Born on July 14, 1844, in Pine Creek, Illinois, Liberty Walkup was the son of Samuel (1811-1890) and Sophia Ruggles Walkup (1819-1883). His odd first name is given note in the Rockford, Illinois history entitled Rockford of Today, published in 1903. This work notes that it was an "old family name and was brought to this country by Puritan fathers. The parents of Mr. Walkup in bestowing this name upon their son conveyed an heirloom to him of high distinction, of which he has reason to be proud".
Liberty Walkup attended schools local to Ogle County, Illinois and in 1862 signed on for service in the Civil War, enlisting in Co. K of the 92nd Regiment Illinois Volunteers. He was injured during his service and was honorably discharged in 1863, whereafter he returned to Illinois. He later removed to Iowa, where in 1869 he married to Phoebe C. Johnson (1849-1926), with whom he had one daughter, Eva Alberta Walkup (1869-1872). During the 1870s Walkup is recorded as teaching school and was later employed as a bible salesman for a short period of time.
Walkup relocated back to Illinois in 1881, settling in the city of Rockford. Around this same time in Iowa, a certain Abner Peeler was putting the finishing touches on a new invention of his called a "Paint Distributor", in reality, the first airbrush. Mr. Peeler sold the rights to his invention over to Liberty Walkup and his brother Charles in April of 1882 for the price of $700 for the invention's design, and a further $150 for two prototypes that Peeler had made.
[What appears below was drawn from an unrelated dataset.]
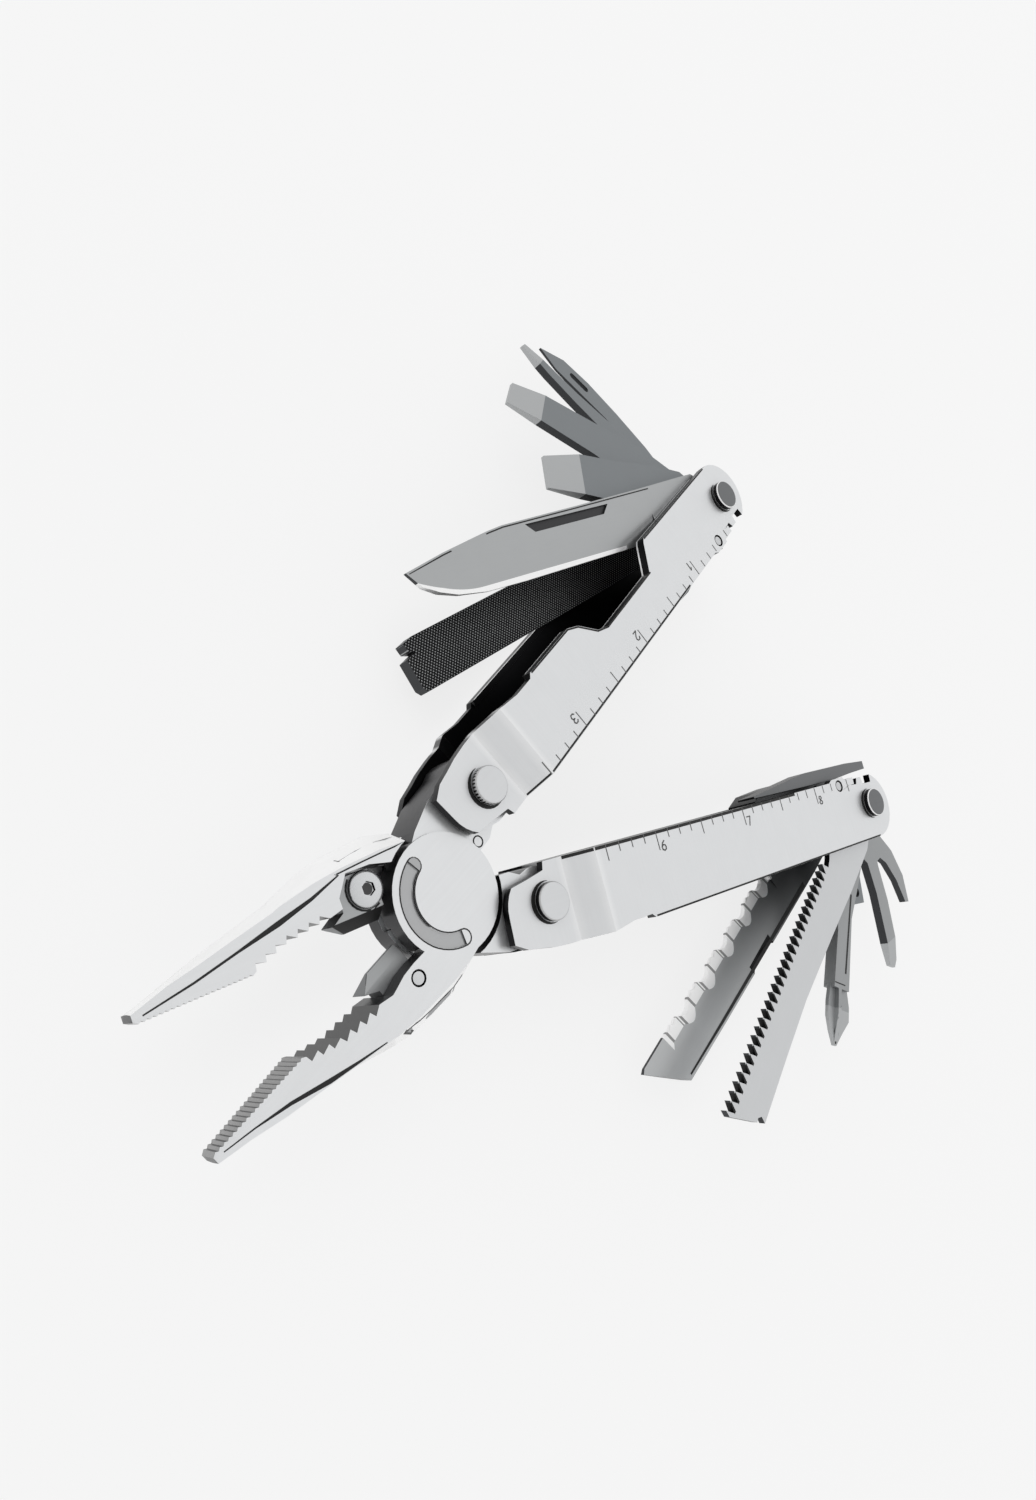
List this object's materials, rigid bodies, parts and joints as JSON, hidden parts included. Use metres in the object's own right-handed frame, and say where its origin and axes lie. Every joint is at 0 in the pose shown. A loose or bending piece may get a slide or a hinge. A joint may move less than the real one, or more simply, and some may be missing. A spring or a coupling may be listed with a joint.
{
  "type": "folding multi tool",
  "caption": "Folding pocket multi tool: a plier head between two folding steel handles, each with a fan of blades, drivers, an opener, a saw and a file on a pin at its end.",
  "frame": {"origin": "axis of the plier head's rivet, at the back face of the head", "axes": "+X along the head's centre line towards the handles, jaws along -X; +Z along every pivot axis, out of the face that carries the front disc; +Y towards the handle with the plain knife"},
  "size_m": [0.1715, 0.1608, 0.022],
  "materials": {
    "satin_steel": "satin, brushed along the handles",
    "jaw_steel": "fine satin, bright on the ground flats",
    "blasted_steel": "bead blasted, dull mid grey",
    "blade_steel": "fine satin with a bright ground edge",
    "file_steel": "dark, crosshatched on both faces"
  },
  "bodies": {
    "front_jaw": {"front_jaw": "jaw_steel", "front_cutter": "blasted_steel", "front_cutter_screw": "satin_steel", "pivot_rivet": "satin_steel"},
    "rear_jaw": {"rear_jaw": "jaw_steel", "rear_cutter": "blasted_steel", "rear_cutter_screw": "satin_steel"},
    "front_handle": {"front_handle": "satin_steel", "front_head_pin": "satin_steel", "front_tool_pin": "blasted_steel", "front_lock_pin": "satin_steel", "front_lock_spring": "satin_steel", "front_washer_1": "satin_steel", "front_washer_2": "satin_steel"},
    "front_lock_rocker": {"front_lock_rocker": "satin_steel"},
    "knife_blade": {"knife_blade": "blade_steel"},
    "large_screwdriver": {"large_screwdriver": "blasted_steel"},
    "medium_screwdriver": {"medium_screwdriver": "blasted_steel"},
    "small_screwdriver": {"small_screwdriver": "blasted_steel"},
    "awl": {"awl": "blasted_steel"},
    "file": {"file": "file_steel"},
    "rear_handle": {"rear_handle": "satin_steel", "rear_head_pin": "satin_steel", "rear_tool_pin": "blasted_steel", "rear_lock_pin": "satin_steel", "rear_lock_spring": "satin_steel", "rear_washer_1": "satin_steel", "rear_washer_2": "satin_steel", "rear_washer_3": "satin_steel"},
    "rear_lock_rocker": {"rear_lock_rocker": "satin_steel"},
    "serrated_blade": {"serrated_blade": "blade_steel"},
    "can_opener": {"can_opener": "blasted_steel"},
    "stubby_screwdriver": {"stubby_screwdriver": "blasted_steel"},
    "lanyard_eye": {"lanyard_eye": "blasted_steel"},
    "cross_screwdriver": {"cross_screwdriver": "blasted_steel"},
    "saw": {"saw": "blade_steel"}
  },
  "joints": [
    {"name": "jaw_pivot", "type": "hinge", "parent": "front_jaw", "child": "rear_jaw", "pos_m": [0, 0, 0.0043], "axis": [0, 0, -1], "range_deg": [-22.5, 0]},
    {"name": "front_handle_fold", "type": "hinge", "parent": "front_jaw", "child": "front_handle", "pos_m": [0.01485, 0.01103, 0.0043], "axis": [0, 0, -1], "range_deg": [-165, 0]},
    {"name": "front_lock_press", "type": "hinge", "parent": "front_handle", "child": "front_lock_rocker", "pos_m": [0.09788, 0.03004, 0.0043], "axis": [0, 0, -1], "range_deg": [0, 2]},
    {"name": "knife_blade_swing", "type": "hinge", "parent": "front_handle", "child": "knife_blade", "pos_m": [0.10618, 0.03826, 0.0043], "axis": [0, 0, -1], "range_deg": [-21.3, 158.7]},
    {"name": "large_screwdriver_swing", "type": "hinge", "parent": "front_handle", "child": "large_screwdriver", "pos_m": [0.10618, 0.03826, 0.0043], "axis": [0, 0, -1], "range_deg": [-41.6, 138.4]},
    {"name": "medium_screwdriver_swing", "type": "hinge", "parent": "front_handle", "child": "medium_screwdriver", "pos_m": [0.10618, 0.03826, 0.0043], "axis": [0, 0, -1], "range_deg": [-61.6, 118.4]},
    {"name": "small_screwdriver_swing", "type": "hinge", "parent": "front_handle", "child": "small_screwdriver", "pos_m": [0.10618, 0.03826, 0.0043], "axis": [0, 0, -1], "range_deg": [-82.5, 97.5]},
    {"name": "awl_swing", "type": "hinge", "parent": "front_handle", "child": "awl", "pos_m": [0.10618, 0.03826, 0.0043], "axis": [0, 0, -1], "range_deg": [-85, 95]},
    {"name": "file_swing", "type": "hinge", "parent": "front_handle", "child": "file", "pos_m": [0.10618, 0.03826, 0.0043], "axis": [0, 0, -1], "range_deg": [-13.1, 166.9]},
    {"name": "rear_handle_fold", "type": "hinge", "parent": "rear_jaw", "child": "rear_handle", "pos_m": [0.01532, -0.01037, 0.0043], "axis": [0, 0, 1], "range_deg": [-162, 0]},
    {"name": "rear_lock_press", "type": "hinge", "parent": "rear_handle", "child": "rear_lock_rocker", "pos_m": [0.09835, -0.02939, 0.0043], "axis": [0, 0, 1], "range_deg": [0, 2]},
    {"name": "serrated_blade_swing", "type": "hinge", "parent": "rear_handle", "child": "serrated_blade", "pos_m": [0.10665, -0.0376, 0.0043], "axis": [0, 0, 1], "range_deg": [-28.3, 151.7]},
    {"name": "can_opener_swing", "type": "hinge", "parent": "rear_handle", "child": "can_opener", "pos_m": [0.10665, -0.0376, 0.0043], "axis": [0, 0, 1], "range_deg": [-134.6, 45.4]},
    {"name": "stubby_screwdriver_swing", "type": "hinge", "parent": "rear_handle", "child": "stubby_screwdriver", "pos_m": [0.10665, -0.0376, 0.0043], "axis": [0, 0, 1], "range_deg": [-99, 81]},
    {"name": "lanyard_eye_swing", "type": "hinge", "parent": "rear_handle", "child": "lanyard_eye", "pos_m": [0.10665, -0.0376, 0.0043], "axis": [0, 0, 1], "range_deg": [-83.6, 96.4]},
    {"name": "cross_screwdriver_swing", "type": "hinge", "parent": "rear_handle", "child": "cross_screwdriver", "pos_m": [0.10665, -0.0376, 0.0043], "axis": [0, 0, 1], "range_deg": [-60, 120]},
    {"name": "saw_swing", "type": "hinge", "parent": "rear_handle", "child": "saw", "pos_m": [0.10665, -0.0376, 0.0043], "axis": [0, 0, 1], "range_deg": [-35.1, 144.9]}
  ]
}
Charles Walkup eventually lost interest in the venture, leaving his younger brother to build on the purchase they had made.
Liberty Walkup established the Airbrush Manufacturing Company in his hometown of Rockford in 1883, and in the succeeding years it grew into a highly successful business, with the Rockford of Today noting in 1903 that "there is no product of Rockford's many industries that is more widely known or highly appreciated." In 1884 Walkup patented the production model airbrush and in 1886 was awarded the prestigious Elliott Cresson Medal from the Franklin Institute for his improvements to the airbrush. Several years after winning this medal Walkup founded the Airbrush Journal, a periodical devoted to his trade.
In 1912 Walkup became a candidate of the Prohibition Party for a seat in the Illinois State Senate. Running to represent Illinois' 10th District, he was one of four candidates vying for the seat, and on election day came in fourth place with only 768 votes. A result from that election appeared in the 1912 Illinois Blue Book and is shown above. Walkup passed away a decade later on October 19, 1922, at the age of 78 and was interred at the Mt. Zion Cemetery in Oregon, Ogle County, Illinois. Phoebe Johnson Walkup survived her husband by four years, dying in 1926 at age 76 and was also buried at Mt. Zion.